→ **AIM OF THE TASK**: Write out the listing exactly as it is given.

= = = =

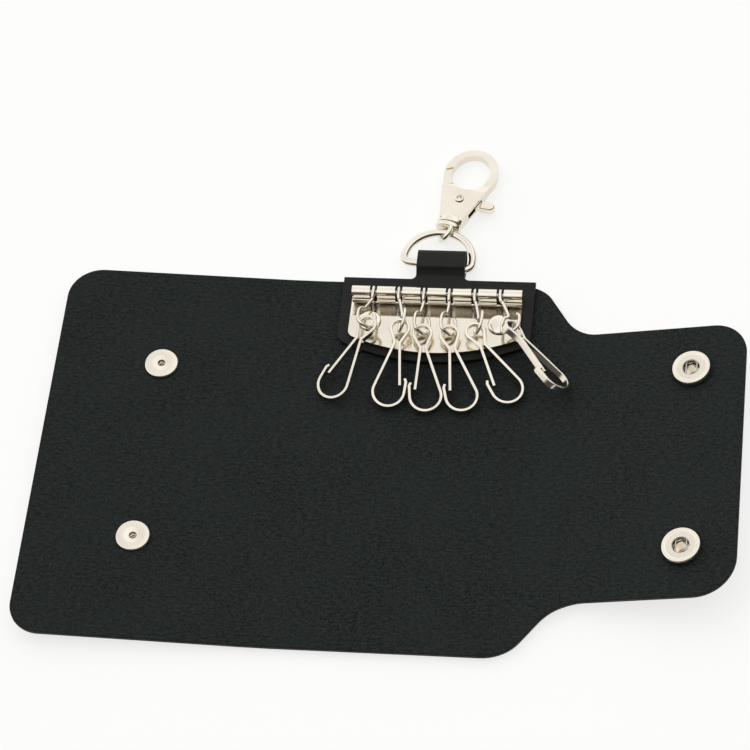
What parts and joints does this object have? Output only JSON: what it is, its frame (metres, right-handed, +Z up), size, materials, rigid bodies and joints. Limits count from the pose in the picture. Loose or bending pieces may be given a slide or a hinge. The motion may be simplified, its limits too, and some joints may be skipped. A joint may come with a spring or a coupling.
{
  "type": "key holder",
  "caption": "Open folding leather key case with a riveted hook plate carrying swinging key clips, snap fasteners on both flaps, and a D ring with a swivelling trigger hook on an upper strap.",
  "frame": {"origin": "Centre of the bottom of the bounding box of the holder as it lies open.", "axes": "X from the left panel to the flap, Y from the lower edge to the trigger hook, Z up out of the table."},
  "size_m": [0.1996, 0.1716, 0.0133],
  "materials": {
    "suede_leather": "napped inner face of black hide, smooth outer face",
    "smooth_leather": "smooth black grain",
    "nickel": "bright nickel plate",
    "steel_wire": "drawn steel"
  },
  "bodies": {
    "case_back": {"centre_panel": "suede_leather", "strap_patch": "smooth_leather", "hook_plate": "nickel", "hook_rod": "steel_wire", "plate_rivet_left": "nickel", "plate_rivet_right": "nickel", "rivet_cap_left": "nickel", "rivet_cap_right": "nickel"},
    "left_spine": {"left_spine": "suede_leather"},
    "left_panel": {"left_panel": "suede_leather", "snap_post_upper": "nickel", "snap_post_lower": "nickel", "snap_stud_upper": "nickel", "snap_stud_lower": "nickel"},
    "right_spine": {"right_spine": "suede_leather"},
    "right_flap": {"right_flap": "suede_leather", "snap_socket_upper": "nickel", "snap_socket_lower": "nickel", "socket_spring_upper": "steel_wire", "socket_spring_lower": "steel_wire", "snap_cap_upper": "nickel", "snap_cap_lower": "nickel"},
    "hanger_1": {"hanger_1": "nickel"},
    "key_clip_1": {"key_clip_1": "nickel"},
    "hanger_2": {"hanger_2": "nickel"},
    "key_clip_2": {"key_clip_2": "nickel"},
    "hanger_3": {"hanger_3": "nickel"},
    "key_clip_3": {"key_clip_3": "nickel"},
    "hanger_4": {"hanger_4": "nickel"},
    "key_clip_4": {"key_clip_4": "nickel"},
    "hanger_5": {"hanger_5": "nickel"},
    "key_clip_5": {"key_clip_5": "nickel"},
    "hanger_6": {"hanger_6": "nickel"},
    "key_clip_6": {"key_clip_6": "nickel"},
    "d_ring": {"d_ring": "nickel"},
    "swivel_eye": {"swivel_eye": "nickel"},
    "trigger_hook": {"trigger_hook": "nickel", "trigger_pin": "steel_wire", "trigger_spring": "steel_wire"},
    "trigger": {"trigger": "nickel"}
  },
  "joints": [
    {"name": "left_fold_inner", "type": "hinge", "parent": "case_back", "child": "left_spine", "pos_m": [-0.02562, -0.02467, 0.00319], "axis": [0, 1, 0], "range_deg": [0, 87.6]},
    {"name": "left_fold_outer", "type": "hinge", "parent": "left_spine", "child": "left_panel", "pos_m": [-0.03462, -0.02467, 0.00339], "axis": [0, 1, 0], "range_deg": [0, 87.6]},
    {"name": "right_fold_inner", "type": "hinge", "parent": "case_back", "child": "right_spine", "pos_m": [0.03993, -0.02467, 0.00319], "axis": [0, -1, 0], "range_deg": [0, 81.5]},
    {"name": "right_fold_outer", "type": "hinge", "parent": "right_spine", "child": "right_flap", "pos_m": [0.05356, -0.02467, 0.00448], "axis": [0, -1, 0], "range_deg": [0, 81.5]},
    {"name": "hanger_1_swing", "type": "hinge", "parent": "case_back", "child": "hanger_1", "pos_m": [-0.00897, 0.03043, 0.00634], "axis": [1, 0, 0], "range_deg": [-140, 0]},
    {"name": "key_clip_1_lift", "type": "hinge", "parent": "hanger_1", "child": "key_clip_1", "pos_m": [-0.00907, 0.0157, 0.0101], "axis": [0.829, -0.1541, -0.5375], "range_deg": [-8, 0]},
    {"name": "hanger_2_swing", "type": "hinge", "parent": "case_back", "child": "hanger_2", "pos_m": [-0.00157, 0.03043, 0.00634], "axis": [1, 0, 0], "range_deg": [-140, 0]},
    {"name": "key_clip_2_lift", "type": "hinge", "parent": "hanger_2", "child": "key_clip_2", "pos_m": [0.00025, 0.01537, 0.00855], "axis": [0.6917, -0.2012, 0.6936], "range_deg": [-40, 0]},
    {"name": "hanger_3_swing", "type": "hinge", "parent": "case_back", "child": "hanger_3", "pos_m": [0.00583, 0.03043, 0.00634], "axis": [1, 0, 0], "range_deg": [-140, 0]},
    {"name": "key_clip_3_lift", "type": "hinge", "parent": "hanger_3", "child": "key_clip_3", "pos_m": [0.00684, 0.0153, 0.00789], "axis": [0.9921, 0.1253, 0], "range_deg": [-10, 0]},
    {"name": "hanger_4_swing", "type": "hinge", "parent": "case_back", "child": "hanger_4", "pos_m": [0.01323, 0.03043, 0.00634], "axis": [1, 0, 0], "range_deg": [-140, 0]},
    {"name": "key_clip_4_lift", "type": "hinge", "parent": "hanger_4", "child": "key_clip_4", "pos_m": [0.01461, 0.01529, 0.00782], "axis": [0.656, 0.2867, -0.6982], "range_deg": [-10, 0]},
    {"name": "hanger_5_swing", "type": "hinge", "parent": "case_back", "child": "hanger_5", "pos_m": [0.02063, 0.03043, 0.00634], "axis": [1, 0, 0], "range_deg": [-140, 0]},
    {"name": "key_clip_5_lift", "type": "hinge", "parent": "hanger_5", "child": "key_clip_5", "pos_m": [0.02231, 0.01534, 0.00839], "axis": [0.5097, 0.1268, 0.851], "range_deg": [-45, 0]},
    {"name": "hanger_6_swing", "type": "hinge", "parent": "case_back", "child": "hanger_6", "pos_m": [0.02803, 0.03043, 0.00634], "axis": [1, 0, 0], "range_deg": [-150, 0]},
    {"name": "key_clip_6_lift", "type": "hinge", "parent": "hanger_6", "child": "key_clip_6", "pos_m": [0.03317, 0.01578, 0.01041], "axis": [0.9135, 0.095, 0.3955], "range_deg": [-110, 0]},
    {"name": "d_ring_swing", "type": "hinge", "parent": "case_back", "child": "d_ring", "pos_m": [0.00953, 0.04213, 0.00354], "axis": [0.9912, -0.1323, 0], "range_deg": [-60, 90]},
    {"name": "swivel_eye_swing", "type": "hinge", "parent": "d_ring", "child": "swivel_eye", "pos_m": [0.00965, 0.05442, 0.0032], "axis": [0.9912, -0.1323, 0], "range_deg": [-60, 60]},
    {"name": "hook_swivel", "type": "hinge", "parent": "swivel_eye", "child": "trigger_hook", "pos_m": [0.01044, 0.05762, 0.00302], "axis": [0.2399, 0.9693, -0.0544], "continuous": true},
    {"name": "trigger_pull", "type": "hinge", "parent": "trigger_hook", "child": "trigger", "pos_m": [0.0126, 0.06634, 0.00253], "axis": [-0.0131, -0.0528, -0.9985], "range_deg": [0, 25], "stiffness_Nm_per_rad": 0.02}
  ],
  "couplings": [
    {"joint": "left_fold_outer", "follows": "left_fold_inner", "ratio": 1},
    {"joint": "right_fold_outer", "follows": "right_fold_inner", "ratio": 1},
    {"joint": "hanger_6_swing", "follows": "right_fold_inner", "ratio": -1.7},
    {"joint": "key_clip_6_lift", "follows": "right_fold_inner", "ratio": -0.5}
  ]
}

= = = =

→ **SOLUTION TO THE PROBLEM**:
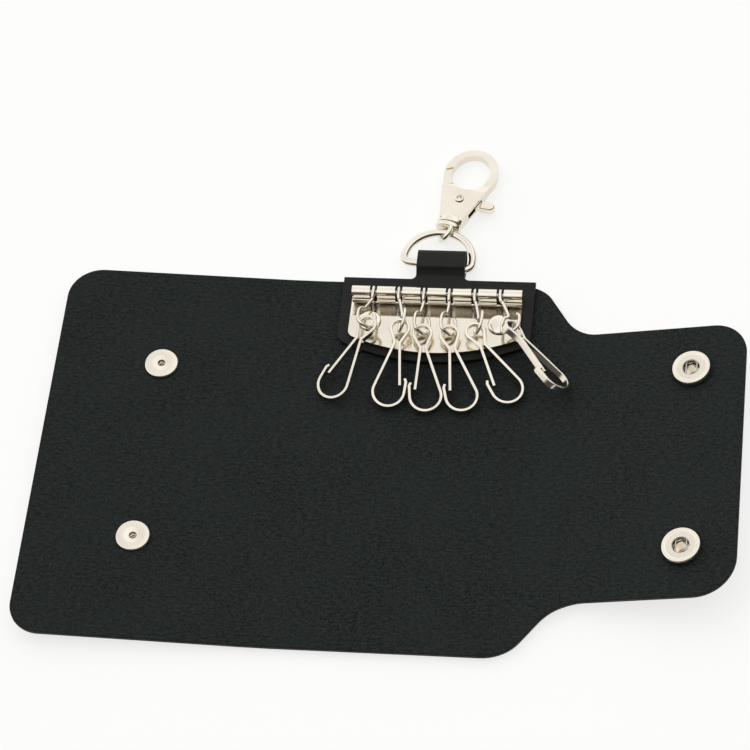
What parts and joints does this object have? Output only JSON: what it is, its frame (metres, right-handed, +Z up), size, materials, rigid bodies and joints. Limits count from the pose in the picture. Loose or bending pieces may be given a slide or a hinge. The motion may be simplified, its limits too, and some joints may be skipped. A joint may come with a spring or a coupling.
{
  "type": "key holder",
  "caption": "Open folding leather key case with a riveted hook plate carrying swinging key clips, snap fasteners on both flaps, and a D ring with a swivelling trigger hook on an upper strap.",
  "frame": {"origin": "Centre of the bottom of the bounding box of the holder as it lies open.", "axes": "X from the left panel to the flap, Y from the lower edge to the trigger hook, Z up out of the table."},
  "size_m": [0.1996, 0.1716, 0.0133],
  "materials": {
    "suede_leather": "napped inner face of black hide, smooth outer face",
    "smooth_leather": "smooth black grain",
    "nickel": "bright nickel plate",
    "steel_wire": "drawn steel"
  },
  "bodies": {
    "case_back": {"centre_panel": "suede_leather", "strap_patch": "smooth_leather", "hook_plate": "nickel", "hook_rod": "steel_wire", "plate_rivet_left": "nickel", "plate_rivet_right": "nickel", "rivet_cap_left": "nickel", "rivet_cap_right": "nickel"},
    "left_spine": {"left_spine": "suede_leather"},
    "left_panel": {"left_panel": "suede_leather", "snap_post_upper": "nickel", "snap_post_lower": "nickel", "snap_stud_upper": "nickel", "snap_stud_lower": "nickel"},
    "right_spine": {"right_spine": "suede_leather"},
    "right_flap": {"right_flap": "suede_leather", "snap_socket_upper": "nickel", "snap_socket_lower": "nickel", "socket_spring_upper": "steel_wire", "socket_spring_lower": "steel_wire", "snap_cap_upper": "nickel", "snap_cap_lower": "nickel"},
    "hanger_1": {"hanger_1": "nickel"},
    "key_clip_1": {"key_clip_1": "nickel"},
    "hanger_2": {"hanger_2": "nickel"},
    "key_clip_2": {"key_clip_2": "nickel"},
    "hanger_3": {"hanger_3": "nickel"},
    "key_clip_3": {"key_clip_3": "nickel"},
    "hanger_4": {"hanger_4": "nickel"},
    "key_clip_4": {"key_clip_4": "nickel"},
    "hanger_5": {"hanger_5": "nickel"},
    "key_clip_5": {"key_clip_5": "nickel"},
    "hanger_6": {"hanger_6": "nickel"},
    "key_clip_6": {"key_clip_6": "nickel"},
    "d_ring": {"d_ring": "nickel"},
    "swivel_eye": {"swivel_eye": "nickel"},
    "trigger_hook": {"trigger_hook": "nickel", "trigger_pin": "steel_wire", "trigger_spring": "steel_wire"},
    "trigger": {"trigger": "nickel"}
  },
  "joints": [
    {"name": "left_fold_inner", "type": "hinge", "parent": "case_back", "child": "left_spine", "pos_m": [-0.02562, -0.02467, 0.00319], "axis": [0, 1, 0], "range_deg": [0, 87.6]},
    {"name": "left_fold_outer", "type": "hinge", "parent": "left_spine", "child": "left_panel", "pos_m": [-0.03462, -0.02467, 0.00339], "axis": [0, 1, 0], "range_deg": [0, 87.6]},
    {"name": "right_fold_inner", "type": "hinge", "parent": "case_back", "child": "right_spine", "pos_m": [0.03993, -0.02467, 0.00319], "axis": [0, -1, 0], "range_deg": [0, 81.5]},
    {"name": "right_fold_outer", "type": "hinge", "parent": "right_spine", "child": "right_flap", "pos_m": [0.05356, -0.02467, 0.00448], "axis": [0, -1, 0], "range_deg": [0, 81.5]},
    {"name": "hanger_1_swing", "type": "hinge", "parent": "case_back", "child": "hanger_1", "pos_m": [-0.00897, 0.03043, 0.00634], "axis": [1, 0, 0], "range_deg": [-140, 0]},
    {"name": "key_clip_1_lift", "type": "hinge", "parent": "hanger_1", "child": "key_clip_1", "pos_m": [-0.00907, 0.0157, 0.0101], "axis": [0.829, -0.1541, -0.5375], "range_deg": [-8, 0]},
    {"name": "hanger_2_swing", "type": "hinge", "parent": "case_back", "child": "hanger_2", "pos_m": [-0.00157, 0.03043, 0.00634], "axis": [1, 0, 0], "range_deg": [-140, 0]},
    {"name": "key_clip_2_lift", "type": "hinge", "parent": "hanger_2", "child": "key_clip_2", "pos_m": [0.00025, 0.01537, 0.00855], "axis": [0.6917, -0.2012, 0.6936], "range_deg": [-40, 0]},
    {"name": "hanger_3_swing", "type": "hinge", "parent": "case_back", "child": "hanger_3", "pos_m": [0.00583, 0.03043, 0.00634], "axis": [1, 0, 0], "range_deg": [-140, 0]},
    {"name": "key_clip_3_lift", "type": "hinge", "parent": "hanger_3", "child": "key_clip_3", "pos_m": [0.00684, 0.0153, 0.00789], "axis": [0.9921, 0.1253, 0], "range_deg": [-10, 0]},
    {"name": "hanger_4_swing", "type": "hinge", "parent": "case_back", "child": "hanger_4", "pos_m": [0.01323, 0.03043, 0.00634], "axis": [1, 0, 0], "range_deg": [-140, 0]},
    {"name": "key_clip_4_lift", "type": "hinge", "parent": "hanger_4", "child": "key_clip_4", "pos_m": [0.01461, 0.01529, 0.00782], "axis": [0.656, 0.2867, -0.6982], "range_deg": [-10, 0]},
    {"name": "hanger_5_swing", "type": "hinge", "parent": "case_back", "child": "hanger_5", "pos_m": [0.02063, 0.03043, 0.00634], "axis": [1, 0, 0], "range_deg": [-140, 0]},
    {"name": "key_clip_5_lift", "type": "hinge", "parent": "hanger_5", "child": "key_clip_5", "pos_m": [0.02231, 0.01534, 0.00839], "axis": [0.5097, 0.1268, 0.851], "range_deg": [-45, 0]},
    {"name": "hanger_6_swing", "type": "hinge", "parent": "case_back", "child": "hanger_6", "pos_m": [0.02803, 0.03043, 0.00634], "axis": [1, 0, 0], "range_deg": [-150, 0]},
    {"name": "key_clip_6_lift", "type": "hinge", "parent": "hanger_6", "child": "key_clip_6", "pos_m": [0.03317, 0.01578, 0.01041], "axis": [0.9135, 0.095, 0.3955], "range_deg": [-110, 0]},
    {"name": "d_ring_swing", "type": "hinge", "parent": "case_back", "child": "d_ring", "pos_m": [0.00953, 0.04213, 0.00354], "axis": [0.9912, -0.1323, 0], "range_deg": [-60, 90]},
    {"name": "swivel_eye_swing", "type": "hinge", "parent": "d_ring", "child": "swivel_eye", "pos_m": [0.00965, 0.05442, 0.0032], "axis": [0.9912, -0.1323, 0], "range_deg": [-60, 60]},
    {"name": "hook_swivel", "type": "hinge", "parent": "swivel_eye", "child": "trigger_hook", "pos_m": [0.01044, 0.05762, 0.00302], "axis": [0.2399, 0.9693, -0.0544], "continuous": true},
    {"name": "trigger_pull", "type": "hinge", "parent": "trigger_hook", "child": "trigger", "pos_m": [0.0126, 0.06634, 0.00253], "axis": [-0.0131, -0.0528, -0.9985], "range_deg": [0, 25], "stiffness_Nm_per_rad": 0.02}
  ],
  "couplings": [
    {"joint": "left_fold_outer", "follows": "left_fold_inner", "ratio": 1},
    {"joint": "right_fold_outer", "follows": "right_fold_inner", "ratio": 1},
    {"joint": "hanger_6_swing", "follows": "right_fold_inner", "ratio": -1.7},
    {"joint": "key_clip_6_lift", "follows": "right_fold_inner", "ratio": -0.5}
  ]
}